Dataset excerpt
--

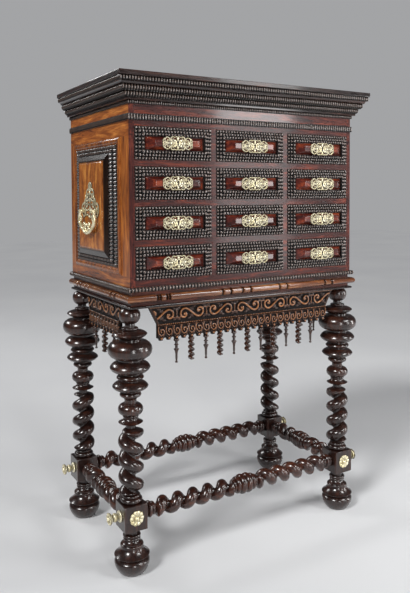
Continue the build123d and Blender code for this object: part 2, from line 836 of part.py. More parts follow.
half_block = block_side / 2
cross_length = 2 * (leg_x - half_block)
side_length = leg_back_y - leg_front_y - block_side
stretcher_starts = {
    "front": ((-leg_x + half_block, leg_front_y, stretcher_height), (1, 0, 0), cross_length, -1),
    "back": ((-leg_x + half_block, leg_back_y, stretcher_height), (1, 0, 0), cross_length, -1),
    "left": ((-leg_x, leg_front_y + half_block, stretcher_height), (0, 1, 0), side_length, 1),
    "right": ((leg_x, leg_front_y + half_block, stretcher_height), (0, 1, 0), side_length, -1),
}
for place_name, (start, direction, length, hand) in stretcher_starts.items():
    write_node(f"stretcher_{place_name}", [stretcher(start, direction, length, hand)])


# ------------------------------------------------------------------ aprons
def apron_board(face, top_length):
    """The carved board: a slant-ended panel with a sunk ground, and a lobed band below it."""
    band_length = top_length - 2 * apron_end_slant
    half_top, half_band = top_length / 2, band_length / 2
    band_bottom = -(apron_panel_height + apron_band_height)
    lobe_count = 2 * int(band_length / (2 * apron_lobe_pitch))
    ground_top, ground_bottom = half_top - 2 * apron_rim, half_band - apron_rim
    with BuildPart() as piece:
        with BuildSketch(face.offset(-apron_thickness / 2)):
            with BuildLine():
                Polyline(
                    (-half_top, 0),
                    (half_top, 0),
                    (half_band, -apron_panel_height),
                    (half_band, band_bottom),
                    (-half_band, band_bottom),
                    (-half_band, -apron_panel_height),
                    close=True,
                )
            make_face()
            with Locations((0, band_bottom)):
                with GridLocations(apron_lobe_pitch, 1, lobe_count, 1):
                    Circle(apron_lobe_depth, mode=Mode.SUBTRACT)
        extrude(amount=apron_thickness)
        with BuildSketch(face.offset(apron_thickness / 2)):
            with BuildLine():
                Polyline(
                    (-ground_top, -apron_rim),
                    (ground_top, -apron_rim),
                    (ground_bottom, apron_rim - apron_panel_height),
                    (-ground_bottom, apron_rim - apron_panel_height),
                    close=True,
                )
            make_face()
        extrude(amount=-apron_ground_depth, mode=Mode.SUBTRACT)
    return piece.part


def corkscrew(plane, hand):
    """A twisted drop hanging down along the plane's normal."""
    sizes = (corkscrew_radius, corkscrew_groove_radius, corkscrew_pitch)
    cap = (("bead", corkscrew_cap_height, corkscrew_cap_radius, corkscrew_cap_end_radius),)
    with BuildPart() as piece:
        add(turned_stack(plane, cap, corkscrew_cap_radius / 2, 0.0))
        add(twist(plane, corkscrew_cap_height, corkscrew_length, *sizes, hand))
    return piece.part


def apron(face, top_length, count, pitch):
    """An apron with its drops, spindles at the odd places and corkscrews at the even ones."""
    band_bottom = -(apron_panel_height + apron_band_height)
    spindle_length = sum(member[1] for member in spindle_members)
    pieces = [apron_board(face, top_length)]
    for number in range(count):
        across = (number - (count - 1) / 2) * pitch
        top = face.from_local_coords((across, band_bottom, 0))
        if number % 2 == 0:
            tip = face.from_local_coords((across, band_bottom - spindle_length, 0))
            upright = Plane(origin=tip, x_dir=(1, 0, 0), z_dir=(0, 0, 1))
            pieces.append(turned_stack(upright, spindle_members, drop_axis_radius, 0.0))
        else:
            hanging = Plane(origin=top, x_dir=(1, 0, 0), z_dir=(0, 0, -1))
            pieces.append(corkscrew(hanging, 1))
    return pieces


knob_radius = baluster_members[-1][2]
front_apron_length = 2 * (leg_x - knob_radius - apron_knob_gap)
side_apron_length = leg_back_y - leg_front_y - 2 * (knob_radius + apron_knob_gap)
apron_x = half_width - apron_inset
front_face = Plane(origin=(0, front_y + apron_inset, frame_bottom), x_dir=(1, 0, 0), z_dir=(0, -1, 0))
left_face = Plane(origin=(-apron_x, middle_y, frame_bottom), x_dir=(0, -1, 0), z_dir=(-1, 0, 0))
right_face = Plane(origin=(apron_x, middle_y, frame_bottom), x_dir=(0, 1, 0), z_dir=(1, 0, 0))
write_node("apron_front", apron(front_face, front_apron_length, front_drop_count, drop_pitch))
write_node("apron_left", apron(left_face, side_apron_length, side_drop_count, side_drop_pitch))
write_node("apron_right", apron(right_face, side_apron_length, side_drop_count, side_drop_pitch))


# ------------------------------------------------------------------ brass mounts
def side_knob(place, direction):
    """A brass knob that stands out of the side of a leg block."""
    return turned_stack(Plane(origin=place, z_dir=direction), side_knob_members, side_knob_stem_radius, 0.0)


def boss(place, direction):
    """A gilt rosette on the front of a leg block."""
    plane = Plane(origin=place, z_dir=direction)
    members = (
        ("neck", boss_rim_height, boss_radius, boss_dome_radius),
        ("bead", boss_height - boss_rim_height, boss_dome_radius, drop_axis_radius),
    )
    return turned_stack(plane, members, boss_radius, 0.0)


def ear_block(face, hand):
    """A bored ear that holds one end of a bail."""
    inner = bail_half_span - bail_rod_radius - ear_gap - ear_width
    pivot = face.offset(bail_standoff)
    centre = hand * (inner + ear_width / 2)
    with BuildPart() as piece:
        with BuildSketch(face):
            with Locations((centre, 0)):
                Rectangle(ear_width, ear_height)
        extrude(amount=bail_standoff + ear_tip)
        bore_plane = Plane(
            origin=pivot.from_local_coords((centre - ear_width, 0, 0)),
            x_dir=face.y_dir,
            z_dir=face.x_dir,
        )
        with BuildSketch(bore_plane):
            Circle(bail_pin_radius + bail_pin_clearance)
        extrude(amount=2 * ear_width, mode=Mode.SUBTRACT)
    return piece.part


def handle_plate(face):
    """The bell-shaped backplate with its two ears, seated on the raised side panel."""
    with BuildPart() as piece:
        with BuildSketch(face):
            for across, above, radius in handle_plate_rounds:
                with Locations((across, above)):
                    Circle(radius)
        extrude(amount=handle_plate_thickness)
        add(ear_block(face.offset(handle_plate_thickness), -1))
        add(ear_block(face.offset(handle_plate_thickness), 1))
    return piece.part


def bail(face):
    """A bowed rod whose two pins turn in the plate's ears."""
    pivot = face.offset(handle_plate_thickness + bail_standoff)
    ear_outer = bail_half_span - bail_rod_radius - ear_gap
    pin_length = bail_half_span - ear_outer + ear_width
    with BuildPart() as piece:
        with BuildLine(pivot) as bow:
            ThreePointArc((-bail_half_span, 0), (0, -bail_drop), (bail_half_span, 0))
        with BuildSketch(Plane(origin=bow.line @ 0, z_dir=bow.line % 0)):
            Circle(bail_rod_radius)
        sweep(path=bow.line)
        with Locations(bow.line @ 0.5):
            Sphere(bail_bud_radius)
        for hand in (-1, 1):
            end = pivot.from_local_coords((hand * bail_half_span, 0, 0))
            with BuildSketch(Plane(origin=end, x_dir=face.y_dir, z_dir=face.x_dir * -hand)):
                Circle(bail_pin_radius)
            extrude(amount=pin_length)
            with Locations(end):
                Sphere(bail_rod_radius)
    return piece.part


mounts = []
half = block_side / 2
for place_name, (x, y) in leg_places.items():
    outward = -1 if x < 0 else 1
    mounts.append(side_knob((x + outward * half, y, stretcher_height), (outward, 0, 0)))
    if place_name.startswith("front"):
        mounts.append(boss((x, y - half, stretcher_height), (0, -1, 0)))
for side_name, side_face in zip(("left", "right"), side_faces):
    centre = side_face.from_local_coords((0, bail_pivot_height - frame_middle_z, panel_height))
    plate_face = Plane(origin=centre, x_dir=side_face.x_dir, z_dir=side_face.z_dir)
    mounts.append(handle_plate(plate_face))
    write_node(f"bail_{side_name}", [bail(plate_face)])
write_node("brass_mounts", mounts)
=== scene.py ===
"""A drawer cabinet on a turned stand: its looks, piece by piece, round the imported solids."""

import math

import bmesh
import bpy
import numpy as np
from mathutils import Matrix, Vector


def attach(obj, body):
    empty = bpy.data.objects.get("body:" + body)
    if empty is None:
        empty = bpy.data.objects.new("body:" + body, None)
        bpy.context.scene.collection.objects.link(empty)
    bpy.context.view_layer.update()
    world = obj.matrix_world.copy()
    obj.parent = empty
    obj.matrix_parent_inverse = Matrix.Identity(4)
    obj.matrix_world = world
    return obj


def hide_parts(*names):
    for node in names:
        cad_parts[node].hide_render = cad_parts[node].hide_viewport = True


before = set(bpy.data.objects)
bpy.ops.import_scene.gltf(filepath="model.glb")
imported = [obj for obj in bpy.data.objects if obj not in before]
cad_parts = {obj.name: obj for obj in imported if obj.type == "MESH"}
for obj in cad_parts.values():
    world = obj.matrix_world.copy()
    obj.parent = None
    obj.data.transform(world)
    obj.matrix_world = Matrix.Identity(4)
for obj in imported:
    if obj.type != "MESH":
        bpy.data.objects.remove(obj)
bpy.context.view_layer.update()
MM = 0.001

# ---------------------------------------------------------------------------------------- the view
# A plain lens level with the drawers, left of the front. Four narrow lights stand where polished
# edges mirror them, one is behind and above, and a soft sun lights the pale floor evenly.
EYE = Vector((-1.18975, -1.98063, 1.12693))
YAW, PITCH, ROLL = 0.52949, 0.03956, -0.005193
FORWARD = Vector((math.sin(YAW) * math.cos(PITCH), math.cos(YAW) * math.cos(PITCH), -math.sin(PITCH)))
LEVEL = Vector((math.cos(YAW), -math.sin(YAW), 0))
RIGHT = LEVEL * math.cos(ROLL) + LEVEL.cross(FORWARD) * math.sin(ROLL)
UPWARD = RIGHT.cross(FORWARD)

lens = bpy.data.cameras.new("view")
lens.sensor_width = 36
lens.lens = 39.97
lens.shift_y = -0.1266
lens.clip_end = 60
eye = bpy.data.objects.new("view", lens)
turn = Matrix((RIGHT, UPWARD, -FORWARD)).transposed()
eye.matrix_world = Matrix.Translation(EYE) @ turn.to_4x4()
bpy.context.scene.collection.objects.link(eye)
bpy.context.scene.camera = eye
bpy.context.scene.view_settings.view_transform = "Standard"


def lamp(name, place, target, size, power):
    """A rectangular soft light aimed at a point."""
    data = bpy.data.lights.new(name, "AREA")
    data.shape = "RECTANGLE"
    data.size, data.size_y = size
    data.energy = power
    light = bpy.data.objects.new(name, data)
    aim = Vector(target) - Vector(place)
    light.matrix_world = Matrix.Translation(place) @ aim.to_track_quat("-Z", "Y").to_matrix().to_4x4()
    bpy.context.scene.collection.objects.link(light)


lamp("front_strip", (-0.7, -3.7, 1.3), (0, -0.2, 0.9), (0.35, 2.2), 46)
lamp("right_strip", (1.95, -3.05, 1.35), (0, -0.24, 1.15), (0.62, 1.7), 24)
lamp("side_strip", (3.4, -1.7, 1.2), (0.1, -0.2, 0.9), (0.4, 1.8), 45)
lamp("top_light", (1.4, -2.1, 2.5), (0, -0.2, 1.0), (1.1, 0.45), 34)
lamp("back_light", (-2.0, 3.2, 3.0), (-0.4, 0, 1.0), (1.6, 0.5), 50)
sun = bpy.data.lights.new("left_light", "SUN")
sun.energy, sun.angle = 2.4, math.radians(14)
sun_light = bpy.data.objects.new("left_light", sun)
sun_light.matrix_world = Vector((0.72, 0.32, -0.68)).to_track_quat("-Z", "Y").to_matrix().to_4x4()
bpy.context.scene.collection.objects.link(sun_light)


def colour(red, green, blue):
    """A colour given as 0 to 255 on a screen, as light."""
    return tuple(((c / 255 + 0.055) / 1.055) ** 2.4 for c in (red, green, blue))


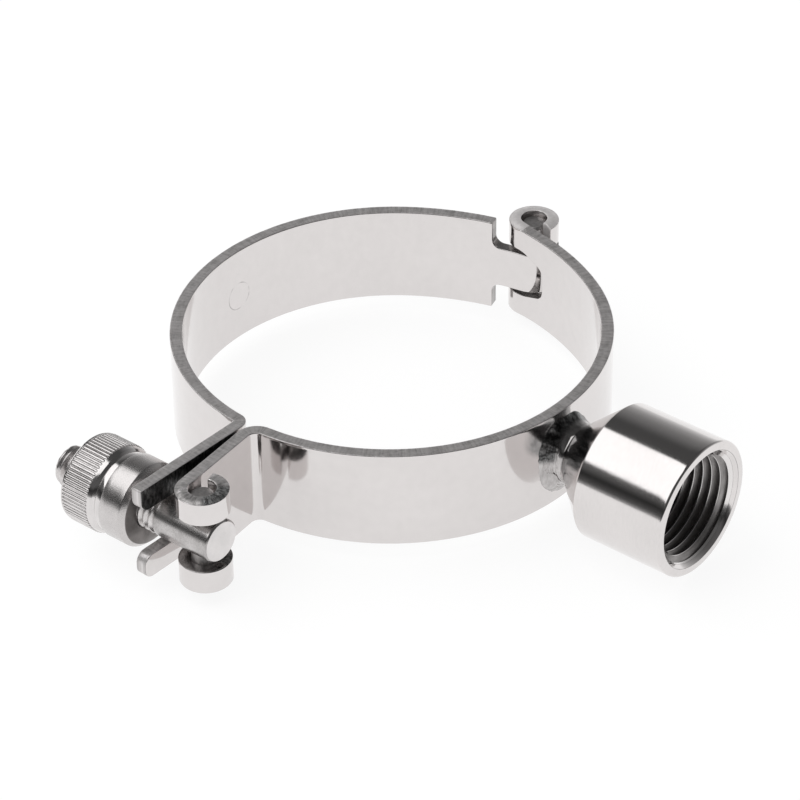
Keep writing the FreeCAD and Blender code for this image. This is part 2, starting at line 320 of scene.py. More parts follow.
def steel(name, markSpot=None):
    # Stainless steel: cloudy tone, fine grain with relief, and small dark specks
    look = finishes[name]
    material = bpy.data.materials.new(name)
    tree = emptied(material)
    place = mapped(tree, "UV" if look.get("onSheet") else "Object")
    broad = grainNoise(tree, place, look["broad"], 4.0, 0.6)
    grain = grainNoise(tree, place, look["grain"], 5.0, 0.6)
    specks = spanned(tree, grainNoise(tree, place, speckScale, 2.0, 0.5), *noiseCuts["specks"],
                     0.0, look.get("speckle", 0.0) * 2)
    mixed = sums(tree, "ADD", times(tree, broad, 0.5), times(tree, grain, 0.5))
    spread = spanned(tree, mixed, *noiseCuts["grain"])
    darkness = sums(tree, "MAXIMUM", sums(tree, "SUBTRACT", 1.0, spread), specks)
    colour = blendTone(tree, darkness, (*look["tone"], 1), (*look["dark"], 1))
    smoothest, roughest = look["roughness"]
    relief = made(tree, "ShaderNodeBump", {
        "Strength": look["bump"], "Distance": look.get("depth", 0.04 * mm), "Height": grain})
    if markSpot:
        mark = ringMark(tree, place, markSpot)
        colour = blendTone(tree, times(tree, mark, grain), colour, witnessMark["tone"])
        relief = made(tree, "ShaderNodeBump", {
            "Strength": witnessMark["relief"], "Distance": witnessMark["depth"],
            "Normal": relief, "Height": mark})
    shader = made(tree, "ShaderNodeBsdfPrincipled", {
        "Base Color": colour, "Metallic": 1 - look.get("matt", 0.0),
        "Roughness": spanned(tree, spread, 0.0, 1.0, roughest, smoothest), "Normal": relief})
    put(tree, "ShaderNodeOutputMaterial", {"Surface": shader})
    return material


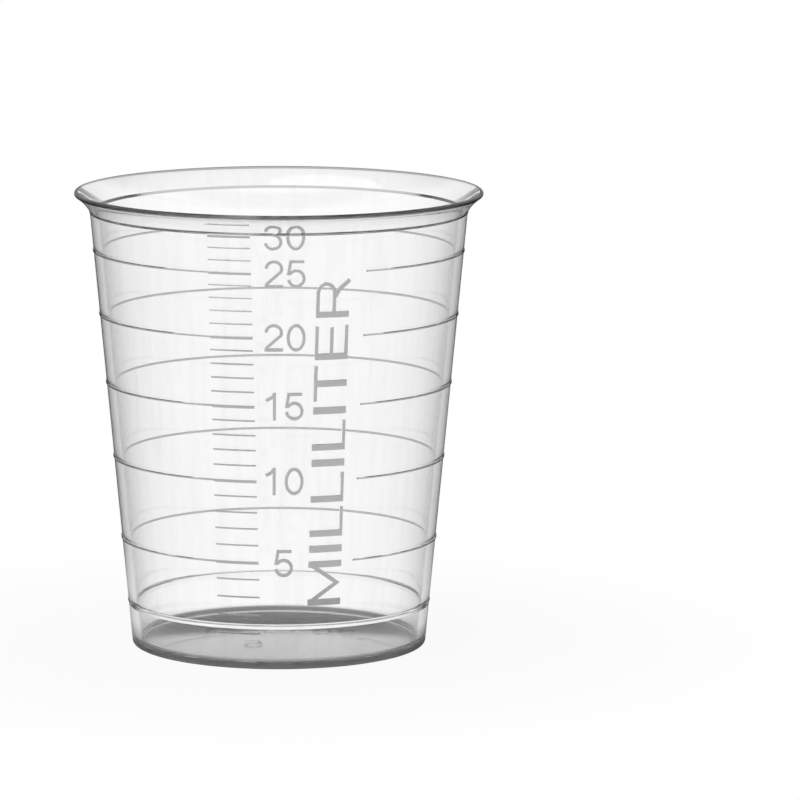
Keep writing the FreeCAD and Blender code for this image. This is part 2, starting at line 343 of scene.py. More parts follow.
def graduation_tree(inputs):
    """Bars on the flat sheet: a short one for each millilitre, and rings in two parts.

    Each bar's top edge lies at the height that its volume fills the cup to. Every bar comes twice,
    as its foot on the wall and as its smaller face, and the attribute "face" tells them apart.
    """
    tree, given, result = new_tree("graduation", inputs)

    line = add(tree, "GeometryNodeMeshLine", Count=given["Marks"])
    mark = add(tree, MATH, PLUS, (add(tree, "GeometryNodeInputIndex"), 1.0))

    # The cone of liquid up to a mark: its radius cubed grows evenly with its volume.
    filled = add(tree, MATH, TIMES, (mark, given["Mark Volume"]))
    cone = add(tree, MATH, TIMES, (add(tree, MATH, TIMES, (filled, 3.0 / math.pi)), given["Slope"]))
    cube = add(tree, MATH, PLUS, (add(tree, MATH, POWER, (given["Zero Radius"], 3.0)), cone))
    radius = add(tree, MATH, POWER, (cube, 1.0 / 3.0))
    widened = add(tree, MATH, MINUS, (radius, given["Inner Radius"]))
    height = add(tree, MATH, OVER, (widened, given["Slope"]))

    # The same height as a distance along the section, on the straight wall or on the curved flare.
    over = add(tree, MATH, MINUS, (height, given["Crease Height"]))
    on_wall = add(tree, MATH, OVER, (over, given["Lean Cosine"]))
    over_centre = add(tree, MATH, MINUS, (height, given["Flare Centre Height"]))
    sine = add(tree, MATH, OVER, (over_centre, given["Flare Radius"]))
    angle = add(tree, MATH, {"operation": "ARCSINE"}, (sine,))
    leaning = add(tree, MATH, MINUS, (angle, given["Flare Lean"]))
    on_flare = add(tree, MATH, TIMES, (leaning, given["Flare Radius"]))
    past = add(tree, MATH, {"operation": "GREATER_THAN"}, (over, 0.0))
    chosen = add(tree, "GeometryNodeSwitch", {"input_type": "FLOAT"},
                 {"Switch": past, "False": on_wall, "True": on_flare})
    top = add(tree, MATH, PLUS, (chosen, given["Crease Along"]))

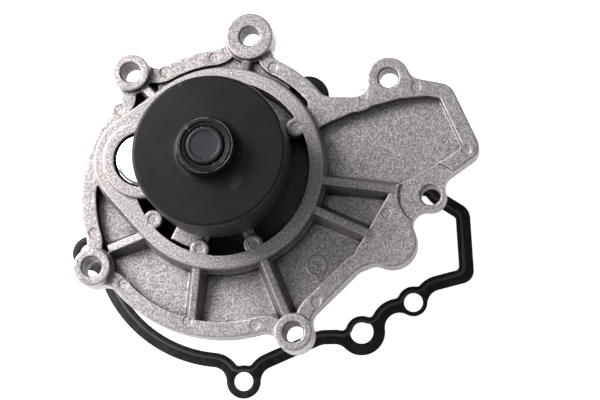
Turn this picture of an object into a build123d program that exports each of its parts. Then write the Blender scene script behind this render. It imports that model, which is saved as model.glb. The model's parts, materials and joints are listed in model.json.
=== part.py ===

--

* **EXERCISE OBJECTIVE**:
Copy exactly the lines from the top of the entries through the line with "direction, length, hand)])" in it, please, keeping both ends and adding nothing.

* **RESPONSE**:
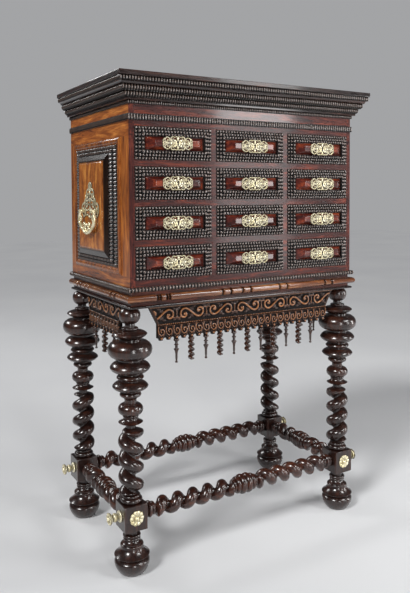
Continue the build123d and Blender code for this object: part 2, from line 836 of part.py. More parts follow.
half_block = block_side / 2
cross_length = 2 * (leg_x - half_block)
side_length = leg_back_y - leg_front_y - block_side
stretcher_starts = {
    "front": ((-leg_x + half_block, leg_front_y, stretcher_height), (1, 0, 0), cross_length, -1),
    "back": ((-leg_x + half_block, leg_back_y, stretcher_height), (1, 0, 0), cross_length, -1),
    "left": ((-leg_x, leg_front_y + half_block, stretcher_height), (0, 1, 0), side_length, 1),
    "right": ((leg_x, leg_front_y + half_block, stretcher_height), (0, 1, 0), side_length, -1),
}
for place_name, (start, direction, length, hand) in stretcher_starts.items():
    write_node(f"stretcher_{place_name}", [stretcher(start, direction, length, hand)])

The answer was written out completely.